Gold Price at $10k, Silver at $500 Due to ‘A Decade of Shortage,’ Say Goehring & Rozencwajg
The comments below are an edited and abridged synopsis of an article by Anna Golubova
This will be a decade of shortage defined by high inflation and a failed attempt to raise rates, the perfect combo to trigger a massive rally in gold, said Goehring & Rozencwajg Associates managing partner Leigh Goehring.
Next year, inflation could be pushing 9%, and it could get a lot worse, Goehring said.
Fed Chair Jay Powell already shocked the markets by dropping the phrase that ‘inflation is transitory’ and stating that the Fed will be discussing accelerating the pace of tapering at the December meeting.
An inflationary black swan event could kick-start that inflationary psychology, which has been missing despite annual US inflation running hot at 6.2%.
There are too many similarities between now and the late 1960s and early 1970s that cannot be ignored. Back then, inflation was going up about 5%-6% per year, as it is now. And then, in 1973, there was the black swan event—the oil embargo.
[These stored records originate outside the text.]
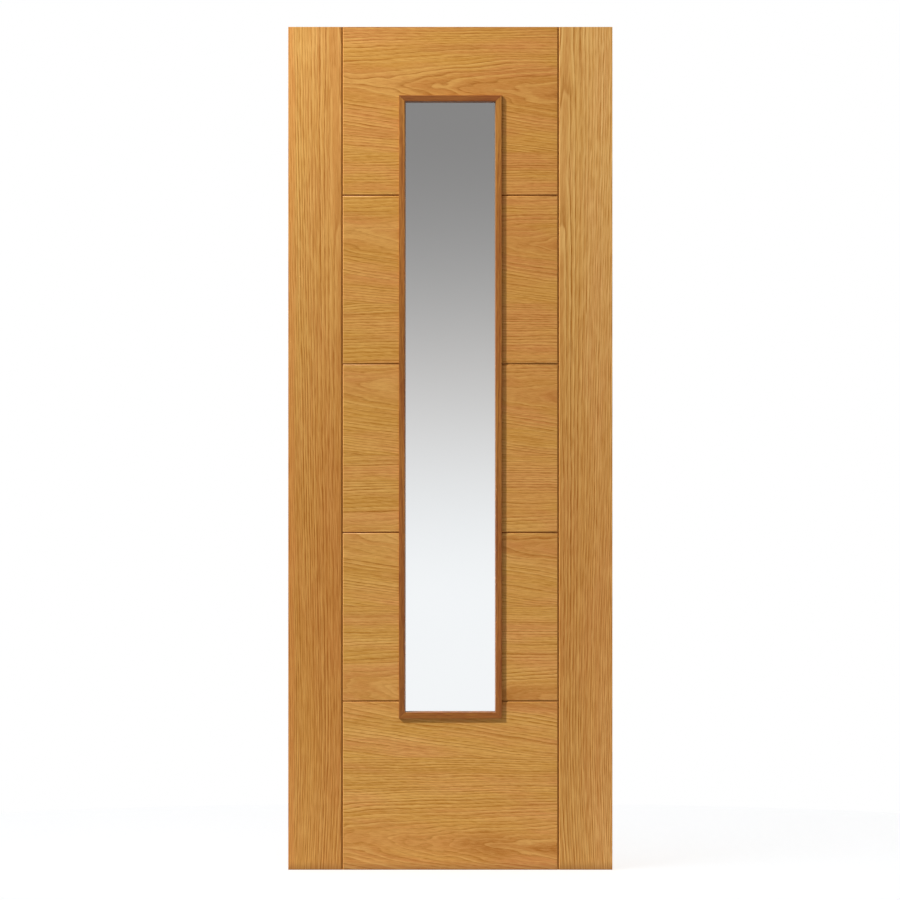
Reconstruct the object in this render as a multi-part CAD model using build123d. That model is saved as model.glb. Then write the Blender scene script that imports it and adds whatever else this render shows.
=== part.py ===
"""Glazed internal door leaf: veneered stiles and rail blocks round one tall, narrow pane.

The leaf stands upright with its front face towards -Y. The origin lies on the hinge edge, at the foot of the
leaf and half-way through its thickness. +X runs across the leaf to the latch edge and +Z runs up.
Every length is in millimetres.
"""

from build123d import *
import os

os.makedirs("parts", exist_ok=True)

# Leaf
LEAF_W = 762.0
LEAF_H = 1981.0
LEAF_T = 35.0

# Built-up section: a core between two veneered face boards, and a solid lipping on each long edge
STILE_W = 127.0
FACE_BOARD_T = 4.0
VENEER_T = 0.6
LIPPING_W = 8.0

# Rail blocks between the stiles, named from the foot of the leaf upwards
BLOCK_NAMES = ("bottom_rail", "lower_panel", "middle_panel", "upper_panel", "top_rail")

# V-shaped groove routed along every joint, with walls at 45 degrees
GROOVE_D = 3.0

# Glass, and how far its sight line stands from the head and foot of the leaf
SIGHT_W = 210.0
HEAD_MARGIN = 177.0
FOOT_MARGIN = 372.0
GLASS_T = 6.0
GLASS_COVER = 7.0
GLASS_CLEARANCE = 3.0
TAPE_T = 2.0
TAPE_SETBACK = 1.0
SETTING_BLOCK_L = 40.0
SETTING_BLOCK_INSET = 36.0

# Glazing bead: its body lines the opening and its lip laps over the face of the leaf
BEAD_LIP = 6.0
BEAD_PROUD = 7.0
BEAD_SPLAY = 2.0
BEAD_OUTER_R = 1.2
BEAD_INNER_R = 1.0

# How far a cutter runs past what it cuts
OVERRUN = 5.0

# Places worked out from the sizes above
FRONT = -1
REAR = 1
FACES = {"front": FRONT, "rear": REAR}
CORE_T = LEAF_T - 2 * FACE_BOARD_T
CENTRE_X = LEAF_W / 2
ROW_PITCH = LEAF_H / len(BLOCK_NAMES)
SIGHT_H = LEAF_H - HEAD_MARGIN - FOOT_MARGIN
SIGHT_MID_Z = FOOT_MARGIN + SIGHT_H / 2
BEAD_BODY_W = GLASS_COVER + GLASS_CLEARANCE
BEAD_W = BEAD_BODY_W + BEAD_LIP
TAPE_FACE = GLASS_T / 2 + TAPE_T


def board(x_span, y_span, z_span):
    """A square-edged board between two corners, given as a span along each axis."""
    low = [min(span) for span in (x_span, y_span, z_span)]
    size = [max(span) - min(span) for span in (x_span, y_span, z_span)]
    return Pos(*low) * Box(*size, align=Align.MIN)


def layer(face, inner, outer):
    """The span in Y of a layer on the front or rear, from its depth to its outer surface."""
    return (face * inner, face * outer)


def ring_span(grow):
    """The X and Z spans of the sight rectangle, grown all round."""
    half_w = SIGHT_W / 2 + grow
    half_h = SIGHT_H / 2 + grow
    return (CENTRE_X - half_w, CENTRE_X + half_w), (SIGHT_MID_Z - half_h, SIGHT_MID_Z + half_h)


def prism(points, along, length):
    """Extrude a closed outline of 3-D points along a direction."""
    return extrude(make_face(Polyline(*points, close=True)), amount=length, dir=along)


def aperture():
    """The opening cut right through the leaf for the glass and its beads."""
    x_span, z_span = ring_span(BEAD_BODY_W)
    return board(x_span, (-LEAF_T, LEAF_T), z_span)


def stile_groove(x, face):
    """Cutter for the groove that runs the full height of a stile's joint."""
    surface = face * LEAF_T / 2
    mouth = GROOVE_D + OVERRUN
    foot = -OVERRUN
    points = [
        (x, surface - face * GROOVE_D, foot),
        (x - mouth, surface + face * OVERRUN, foot),
        (x + mouth, surface + face * OVERRUN, foot),
    ]
    return prism(points, (0, 0, 1), LEAF_H + 2 * OVERRUN)


def rail_groove(z, face):
    """Cutter for a level groove, which stops at the stiles' joints."""
    surface = face * LEAF_T / 2
    mouth = GROOVE_D + OVERRUN
    points = [
        (STILE_W, surface - face * GROOVE_D, z),
        (STILE_W, surface + face * OVERRUN, z - mouth),
        (STILE_W, surface + face * OVERRUN, z + mouth),
    ]
    return prism(points, (1, 0, 0), LEAF_W - 2 * STILE_W)


def grooves(face, z_span):
    """The cutters that touch a block of rails with this span in Z."""
    cutters = [stile_groove(x, face) for x in (STILE_W, LEAF_W - STILE_W)]
    return cutters + [rail_groove(z, face) for z in z_span if 0 < z < LEAF_H]


def stile(hand, edge_x, turn):
    """The core, lipping and face boards of one stile; turn is +1 where the stile runs towards +X."""

    def across(distance):
        return edge_x + turn * distance

    z_span = (0, LEAF_H)
    pieces = {
        f"{hand}_stile_core": board(
            (across(LIPPING_W), across(STILE_W)), (-CORE_T / 2, CORE_T / 2), z_span
        ),
        f"{hand}_edge_lipping": board(
            (across(0), across(LIPPING_W)), (VENEER_T - LEAF_T / 2, LEAF_T / 2 - VENEER_T), z_span
        ),
    }
    for name, face in FACES.items():
        surface = face * LEAF_T / 2
        section = [
            (across(0), surface),
            (across(0), surface - face * VENEER_T),
            (across(LIPPING_W), surface - face * VENEER_T),
            (across(LIPPING_W), surface - face * FACE_BOARD_T),
            (across(STILE_W), surface - face * FACE_BOARD_T),
            (across(STILE_W), surface - face * GROOVE_D),
            (across(STILE_W - GROOVE_D), surface),
        ]
        outline = [(x, y, 0) for x, y in section]
        pieces[f"{hand}_stile_{name}_skin"] = prism(outline, (0, 0, 1), LEAF_H)
    return pieces


def rail_block(name, x_span, z_span):
    """The core and face boards of one block between the stiles, cut round the glazed opening."""
    pieces = {f"{name}_core": board(x_span, (-CORE_T / 2, CORE_T / 2), z_span) - aperture()}
    for side, face in FACES.items():
        skin = board(x_span, layer(face, CORE_T / 2, LEAF_T / 2), z_span) - aperture()
        for cutter in grooves(face, z_span):
            skin -= cutter
        pieces[f"{name}_{side}_skin"] = skin
    return pieces


def rail_blocks():
    """Every block from foot to head: whole at the two ends, and one each side of the glass between them."""
    pieces = {}
    inside = (STILE_W, LEAF_W - STILE_W)
    for row, name in enumerate(BLOCK_NAMES):
        z_span = (row * ROW_PITCH, (row + 1) * ROW_PITCH)
        if row in (0, len(BLOCK_NAMES) - 1):
            pieces |= rail_block(name, inside, z_span)
        else:
            pieces |= rail_block(f"{name}_left", (inside[0], CENTRE_X), z_span)
            pieces |= rail_block(f"{name}_right", (CENTRE_X, inside[1]), z_span)
    return pieces


def bead_section():
    """Section of the bead: X runs outwards from the sight line and Y towards the viewer, from the tape."""
    lap = LEAF_T / 2 - TAPE_FACE
    front = lap + BEAD_PROUD
    outline = Polyline(
        (0, 0),
        (BEAD_BODY_W, 0),
        (BEAD_BODY_W, lap),
        (BEAD_W, lap),
        (BEAD_W, front),
        (BEAD_SPLAY, front),
        close=True,
    )
    section = make_face(outline)
    outer = section.vertices().sort_by_distance((BEAD_W, front))[0]
    section = fillet(outer, BEAD_OUTER_R)
    inner = section.vertices().sort_by_distance((BEAD_SPLAY, front))[0]
    return fillet(inner, BEAD_INNER_R)


def bead(middle, outwards, half_length, face):
    """One length of bead, mitred at both ends.

    middle is the centre of its sight line on the tape, outwards points from the glass to the leaf, and
    half_length is half the sight line.
    """
    towards_viewer = Vector(0, face, 0)
    plane = Plane(middle, x_dir=outwards, z_dir=outwards.cross(towards_viewer))
    length = extrude(plane * bead_section(), amount=half_length + BEAD_W + OVERRUN, both=True)
    along = plane.z_dir
    wedge = [
        middle + along * end * (half_length + reach) + outwards * reach
        for end, reach in ((-1, -OVERRUN), (1, -OVERRUN), (1, BEAD_W + OVERRUN), (-1, BEAD_W + OVERRUN))
    ]
    mitres = extrude(make_face(Polyline(*wedge, close=True)), amount=LEAF_T, dir=(0, 1, 0), both=True)
    return length & mitres


def beads():
    """Four mitred beads on each face of the leaf."""
    pieces = {}
    for name, face in FACES.items():
        for where, outwards in (
            ("left", Vector(-1, 0, 0)),
            ("right", Vector(1, 0, 0)),
            ("bottom", Vector(0, 0, -1)),
            ("top", Vector(0, 0, 1)),
        ):
            upright = outwards.Z == 0
            reach = SIGHT_W / 2 if upright else SIGHT_H / 2
            half_length = SIGHT_H / 2 if upright else SIGHT_W / 2
            middle = Vector(CENTRE_X, face * TAPE_FACE, SIGHT_MID_Z) + outwards * reach
            pieces[f"{name}_bead_{where}"] = bead(middle, outwards, half_length, face)
    return pieces


def glazing():
    """The pane, the tape on both its faces and the blocks that carry it."""
    pane_x, pane_z = ring_span(GLASS_COVER)
    clear_x, clear_z = ring_span(TAPE_SETBACK)
    pieces = {"glass_pane": board(pane_x, (-GLASS_T / 2, GLASS_T / 2), pane_z)}
    for name, face in FACES.items():
        thickness = layer(face, GLASS_T / 2, TAPE_FACE)
        opening = board(clear_x, (-LEAF_T, LEAF_T), clear_z)
        pieces[f"{name}_glazing_tape"] = board(pane_x, thickness, pane_z) - opening
    blocks = []
    for end, turn in ((pane_x[0], 1), (pane_x[1], -1)):
        near = end + turn * SETTING_BLOCK_INSET
        x_span = (near, near + turn * SETTING_BLOCK_L)
        z_span = (pane_z[0] - GLASS_CLEARANCE, pane_z[0])
        blocks.append(board(x_span, (-GLASS_T / 2, GLASS_T / 2), z_span))
    pieces["setting_blocks"] = Compound(children=blocks)
    return pieces


def door():
    """Every piece of the leaf by its node's name."""
    pieces = stile("left", 0, 1) | stile("right", LEAF_W, -1)
    return pieces | rail_blocks() | glazing() | beads()


for node, shape in door().items():
    export_step(shape, f"parts/{node}.step")
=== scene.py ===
"""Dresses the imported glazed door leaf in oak, hardwood and glass, in a plain pale studio.

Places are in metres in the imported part's own frame: the hinge edge is at X = 0, the front faces -Y and the
foot of the leaf is at Z = 0. Sizes of wood figure are in millimetres, as a veneer mill would give them.
"""

import logging
import math
from dataclasses import dataclass, replace
from enum import Enum
from functools import cache
from typing import Callable

import bmesh
import bpy
from mathutils import Matrix, Vector


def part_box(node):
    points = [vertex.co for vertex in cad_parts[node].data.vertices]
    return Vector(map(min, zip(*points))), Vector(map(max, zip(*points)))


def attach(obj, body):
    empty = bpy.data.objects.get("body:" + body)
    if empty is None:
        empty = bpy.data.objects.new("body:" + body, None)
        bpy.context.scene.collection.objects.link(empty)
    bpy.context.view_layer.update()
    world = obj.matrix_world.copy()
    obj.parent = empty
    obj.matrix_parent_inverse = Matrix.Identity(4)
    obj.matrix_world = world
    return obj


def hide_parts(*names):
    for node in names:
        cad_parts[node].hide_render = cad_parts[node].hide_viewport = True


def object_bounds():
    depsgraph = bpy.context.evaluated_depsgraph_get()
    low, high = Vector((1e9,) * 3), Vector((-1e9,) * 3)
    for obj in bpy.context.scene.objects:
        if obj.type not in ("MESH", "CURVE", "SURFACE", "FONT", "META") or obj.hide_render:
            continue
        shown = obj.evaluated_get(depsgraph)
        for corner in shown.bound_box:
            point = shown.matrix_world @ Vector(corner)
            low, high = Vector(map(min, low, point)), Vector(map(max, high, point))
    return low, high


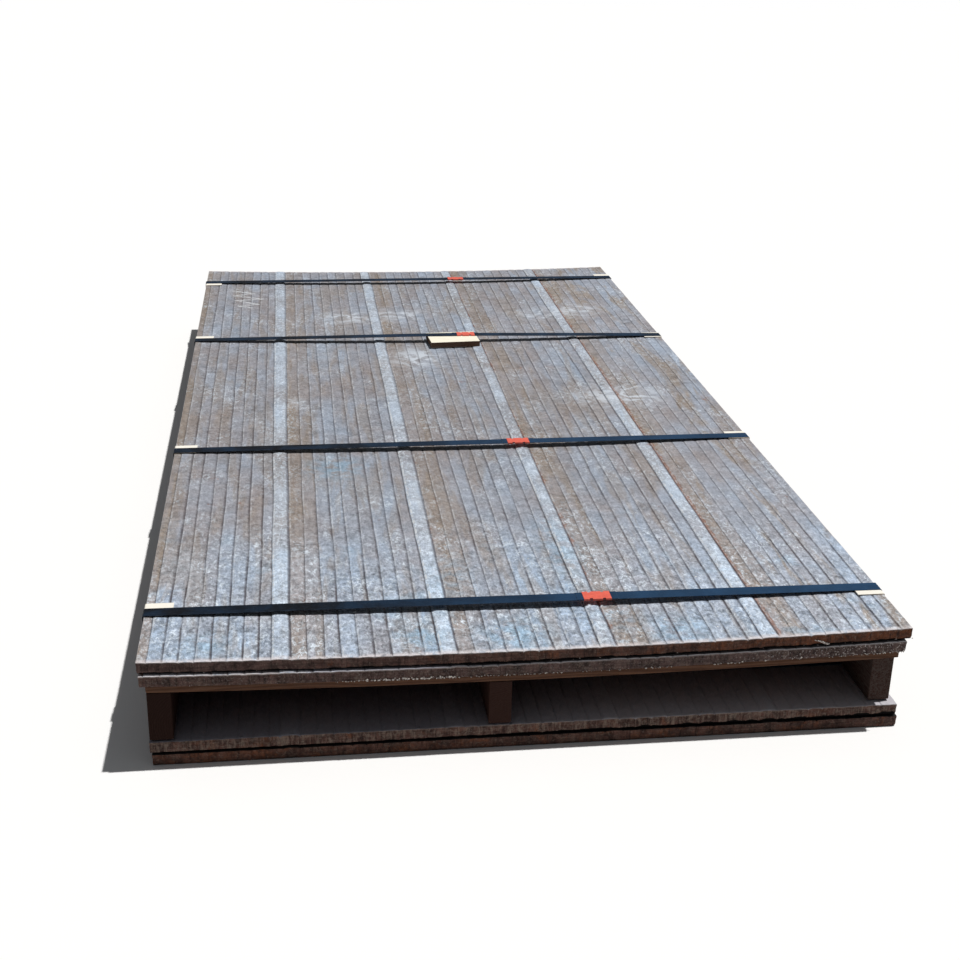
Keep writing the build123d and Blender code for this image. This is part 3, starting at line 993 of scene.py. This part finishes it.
def make_plates():
    """All four wear plates; rows are close where a plate's top is seen and wide elsewhere."""
    materials = [overlay_material(), cut_edge_material(), mill_scale_material()]
    # dust_and_shade: dust with painted shade on plates that lie in shade; above 1 it paints a gap's black
    # shade.
    settings = {
        "wear_plate_1": dict(
            turned=False, rows_at=(0.014, 0.0155, 0.25), seed=1, marked=True, dust_and_shade=(0.0, 0.0),
            warm=(0.1, 1.0), pale=0.0, lip_highlight=(0.3, 0.3), rim=(1.0, 1.0), gap=(0.003, 0.003), speckled=0.0),
        "wear_plate_2": dict(
            turned=True, rows_at=(0.02, 0.15, 0.1), seed=2, marked=False, dust_and_shade=(0.0, 1.2),
            warm=(0.3, 0.0), pale=0.15, lip_highlight=(1.0, 0.25), rim=(0.9, 0.05), gap=(0.0, 0.0), speckled=1.0),
        "wear_plate_3": dict(
            turned=False, rows_at=(0.02, 0.05, 0.4), seed=3, marked=False, dust_and_shade=(1.0, 1.0),
            warm=(0.5, 0.5), pale=1.0, lip_highlight=(0.0, 0.2), rim=(0.1, 0.1), gap=(0.0006, 0.006),
            speckled=0.0),
        "wear_plate_4": dict(
            turned=True, rows_at=(0.02, 0.15, 0.1), seed=4, marked=False, dust_and_shade=(1.3, 1.3),
            warm=(0.7, 0.5), pale=0.1, lip_highlight=(0.0, 0.0), rim=(0.0, 0.0), gap=(0.001, 0.002), speckled=0.0)}
    for name, looks in settings.items():
        show(name + "_detail", plate_mesh(name, **looks), materials, name)


# Sawn timber, in metres: how far its long edges are rounded and how its faces wave.
TIMBER_ROUNDING = 0.0022
TIMBER_WAVES_PER_M = 5
PITH_REACH = (0.02, 0.09)
BEARER_CUTS = 70
BEARER_WARP = 0.0012
BOARD_CUTS = 30
BOARD_WARP = 0.0016


def timber_mesh(name, length_axis, cuts, warp, seed):
    """A sawn timber: rounded edges, a little wavy, and hanging with the deck if it lies across."""
    low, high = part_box(name)
    across = length_axis == 0
    if across:
        high.z = low.z + PLATE_HOLLOW + DECK_THICKNESS
        low.z = low.z + PLATE_HOLLOW
    centre, size = (low + high) / 2, high - low
    form = bmesh.new()
    bmesh.ops.create_cube(form, matrix=Matrix.Translation(centre) @ Matrix.Diagonal((*size, 1.0)))
    long_edges = [e for e in form.edges
                  if abs((e.verts[0].co - e.verts[1].co)[length_axis]) > 0.5 * size[length_axis]]
    bmesh.ops.subdivide_edges(form, edges=long_edges, cuts=cuts, use_grid_fill=True)
    corners = [e for e in form.edges if len(e.link_faces) == 2 and e.calc_face_angle(0) > 0.8]
    bmesh.ops.bevel(form, geom=corners, offset=TIMBER_ROUNDING, segments=2, profile=0.5, affect="EDGES")
    side_axis = 1 - length_axis
    for vertex in form.verts:
        moved = vertex.co.copy()
        away = vertex.co[side_axis] - centre[side_axis]
        if abs(away) > 0.3 * size[side_axis]:
            along = vertex.co[length_axis] * TIMBER_WAVES_PER_M
            moved[side_axis] -= math.copysign(warp * (0.5 + 0.5 * wave(along, side_axis * 9.0, seed)), away)
        if across:
            moved.z += sag(vertex.co.x)
        vertex.co = moved
    mesh = mesh_of(form, name + "_sawn")
    own = random.Random(seed)
    pith = [centre[a] + own.choice((-1, 1)) * own.uniform(*PITH_REACH) for a in range(3)]
    pith[length_axis] = own.uniform(-9, 9)
    values = mesh.attributes.new("pith", "FLOAT_VECTOR", "POINT").data
    values.foreach_set("vector", pith * len(mesh.vertices))
    return mesh


def mesh_of(form, name, smooth=False):
    """Turns a form into a mesh."""
    mesh = bpy.data.meshes.new(name)
    form.to_mesh(mesh)
    form.free()
    mesh.polygons.foreach_set("use_smooth", [smooth] * len(mesh.polygons))
    return mesh


def named(start):
    """The names of the CAD pieces that start in one way."""
    return [name for name in cad if name.startswith(start)]


def make_pallet():
    """Bearers and deck boards as sawn timbers."""
    deck_wood = timber_material(
        "deck_board_brown", DECK_DARK, DECK_LIGHT, 0.005, 1100.0, 0.12, 0.8, along_x=True)
    bearers = (("left", 0.0, 0.62), ("middle", 0.06, 1.0), ("right", 0.5, 1.1))
    for seed, (side, weathered, tone) in enumerate(bearers, 11):
        name = "bearer_" + side
        dark, light = ((*(tone * part for part in colour[:3]), 1.0) for colour in (BEARER_DARK, BEARER_LIGHT))
        contrast = 0.15 + 0.6 * weathered
        wood = timber_material(name + "_timber", dark, light, 0.004, 900.0, weathered, contrast)
        mesh = timber_mesh(name, 1, BEARER_CUTS, BEARER_WARP, seed)
        show(name + "_sawn", mesh, [wood], name)
    for name in sorted(named("deck_board_")):
        seed = 20 + int(name.rsplit("_", 1)[1])
        mesh = timber_mesh(name, 0, BOARD_CUTS, BOARD_WARP, seed)
        show(name + "_sawn", mesh, [deck_wood], name)


def dress_cad(names, material):
    """Gives CAD pieces whose shape is right their finish."""
    for name in names:
        piece = cad[name]
        piece.data.materials.clear()
        piece.data.materials.append(material)


def add_drop(form, centre, reach):
    """A round drop, squashed to its reach along each axis."""
    squash = Matrix.Diagonal((*reach, 1.0))
    bmesh.ops.create_icosphere(form, subdivisions=2, radius=1.0, matrix=Matrix.Translation(centre) @ squash)


def dross_mesh(name, plate, ridges, elsewhere, seed):
    """Frozen drops along a plate's lower edges: ridges on the front, single drops on the other sides."""
    low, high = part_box(plate)
    base = low.z + PLATE_HOLLOW
    own = random.Random(seed)
    form = bmesh.new()
    for start, end, count, size in ridges:
        for i in range(count):
            x = low.x + start + (end - start) * (i + own.uniform(-1.5, 1.5)) / count
            radius = size * own.uniform(*DROSS_RADIUS)
            z = base + sag(x) + (0.6 * radius + size * DROSS_CLIMB * own.random() ** 3)
            reach = (radius * own.uniform(0.9, 1.7), size * DROSS_DEPTH, radius)
            add_drop(form, Vector((x, low.y + DROSS_SUNK, z)), reach)
    for _ in range(elsewhere):
        size = own.uniform(*SINGLE_DROP)
        if own.random() < 0.5:
            x = own.uniform(low.x, high.x)
            centre = Vector((x, high.y - SINGLE_SUNK, base + sag(x) + size))
        else:
            side = own.choice((low.x + SINGLE_SUNK, high.x - SINGLE_SUNK))
            centre = Vector((side, own.uniform(low.y, high.y), base + size))
        add_drop(form, centre, (size, size, size * own.uniform(0.8, 2.0)))
    return mesh_of(form, name, smooth=True)


def splash_mesh():
    """One large splash that ran down the top plate's front face near its right end."""
    low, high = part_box("wear_plate_1")
    own = random.Random(61)
    form = bmesh.new()
    start = Vector((low.x + SPLASH_FROM_LEFT, low.y + DROSS_SUNK, high.z - SPLASH_BELOW_RIM))
    for i in range(SPLASH_DROPS):
        share = i / (SPLASH_DROPS - 1)
        fall = -SPLASH_FALL * share ** 1.4 + sag(start.x) - sag(low.x)
        centre = start + Vector((SPLASH_RUN * share, 0.0, fall))
        centre += Vector((own.uniform(-0.001, 0.001), 0.0, own.uniform(-0.0008, 0.0008)))
        swell = 0.7 + 0.9 * share
        add_drop(form, centre, (0.0022 * swell, DROSS_DEPTH, own.uniform(0.0010, 0.0016) * swell))
    return mesh_of(form, "dross_splash", smooth=True)


def make_dross():
    """Drops along the cut edges of the two upper plates."""
    material = dross_material()
    top = dross_mesh("dross_drops_top", "wear_plate_1", DROSS_TOP, 40, 51)
    second = dross_mesh("dross_drops_second", "wear_plate_2", DROSS_SECOND, 60, 52)
    for mesh in (top, second):
        show(mesh.name, mesh, [material])
    show("dross_splash", splash_mesh(), [material])


def make_camera():
    """The camera where the photograph was taken from."""
    low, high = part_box("wear_plate_1")
    corner = Vector((low.x, low.y, low.z + PLATE_HOLLOW + PLATE_THICKNESS))
    pitch, yaw, roll = (math.radians(a) for a in (CAMERA_PITCH_DOWN, CAMERA_YAW_RIGHT, CAMERA_ROLL))
    forward = Vector((math.sin(yaw) * math.cos(pitch), math.cos(yaw) * math.cos(pitch), -math.sin(pitch)))
    level_right = Vector((math.cos(yaw), -math.sin(yaw), 0))
    level_up = level_right.cross(forward)
    right = math.cos(roll) * level_right + math.sin(roll) * level_up
    up = math.cos(roll) * level_up - math.sin(roll) * level_right
    data = bpy.data.cameras.new("camera")
    data.sensor_width = SENSOR_MM
    data.lens = FOCAL_PIXELS / PHOTO_SIDE_PIXELS * SENSOR_MM
    data.clip_end = 100
    made = bpy.data.objects.new("camera", data)
    bpy.context.scene.collection.objects.link(made)
    turned = Matrix((right, up, -forward)).transposed().to_4x4()
    made.matrix_world = Matrix.Translation(corner + CAMERA_FROM_CORNER) @ turned
    bpy.context.scene.camera = made


def make_lights():
    """A steep key from behind on the right, and a soft dome that the camera sees as white."""
    key = bpy.data.lights.new("key", "SUN")
    key.energy = KEY_STRENGTH
    key.angle = math.radians(1.2)
    key.color = (1.0, 0.985, 0.96)
    lamp = bpy.data.objects.new("key", key)
    bpy.context.scene.collection.objects.link(lamp)
    lamp.rotation_euler = Vector(TO_KEY_LIGHT).to_track_quat("Z", "Y").to_euler()
    world = bpy.data.worlds.new("studio")
    bpy.context.scene.world = world
    world.use_nodes = True
    tree = world.node_tree
    rays = add_node(tree, "ShaderNodeLightPath", {})
    mirrored = rays["Is Glossy Ray"] * MIRRORED_SKY
    height = axis_parts(add_node(tree, "ShaderNodeTexCoord", {})["Generated"])[2]
    dome = step(height, 0.2, 1.0, DOME_LOW, DOME_HIGH)
    back = tree.nodes["Background"]
    seen = rays["Is Camera Ray"]
    feed(back.inputs["Color"], blend_colour(seen, SKY_BLUISH, even_grey(1.0)))
    feed(back.inputs["Strength"], larger(seen, larger(mirrored, dome)))


def make_floor():
    """A pale floor that keeps the stack's shadow."""
    bpy.ops.mesh.primitive_plane_add(size=40, location=(0, 0, -0.0003))
    floor = bpy.context.object
    floor.name = "floor"
    made, tree, shader = new_material("pale_floor")
    seen = add_node(tree, "ShaderNodeLightPath", {})["Is Camera Ray"]
    feed(shader["Base Color"], blend_colour(seen, even_grey(FLOOR_BOUNCE), even_grey(FLOOR_SEEN)))
    shader["Roughness"].default_value = 1.0
    shader["Specular IOR Level"].default_value = 0.0
    floor.data.materials.append(made)


make_camera()
make_lights()
make_floor()
make_plates()
make_pallet()
make_dross()
dress_cad([name for name in named("strap_") if "seal" not in name], strap_material())
dress_cad(named("strap_seal_"), seal_material())
dress_cad(named("edge_guard_"), guard_material())
# The packing block, with painted shade on its upright sides.
block_wood = timber_material(
    "fresh_block_wood", BLOCK_DARK, BLOCK_LIGHT, 0.004, 1500.0, 0.0, 0.9, along_x=True, side_shade=1.0)
dress_cad(["packing_block"], block_wood)
bpy.context.scene.view_settings.view_transform = "Standard"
That would be the perfect scenario for gold, Goehring said. “Once the precious metal bottoms from the Fed’s tightening action, it will begin its massive bull market.”
How big of a bull market will it be? Goehring is expecting gold to reach $10,000 by the end of the decade, and for silver to trade around $500 an ounce.
Silver is another quintessential inflationary metal to buy and hold during the next decade.
Inflation will get worse during this decade of shortages, and the underinvestment in the resource sector will play a big role. This will be highly inflationary, the Goehring said.
One key metric to watch is the bond market, which has so far largely dismissed the rising price pressures.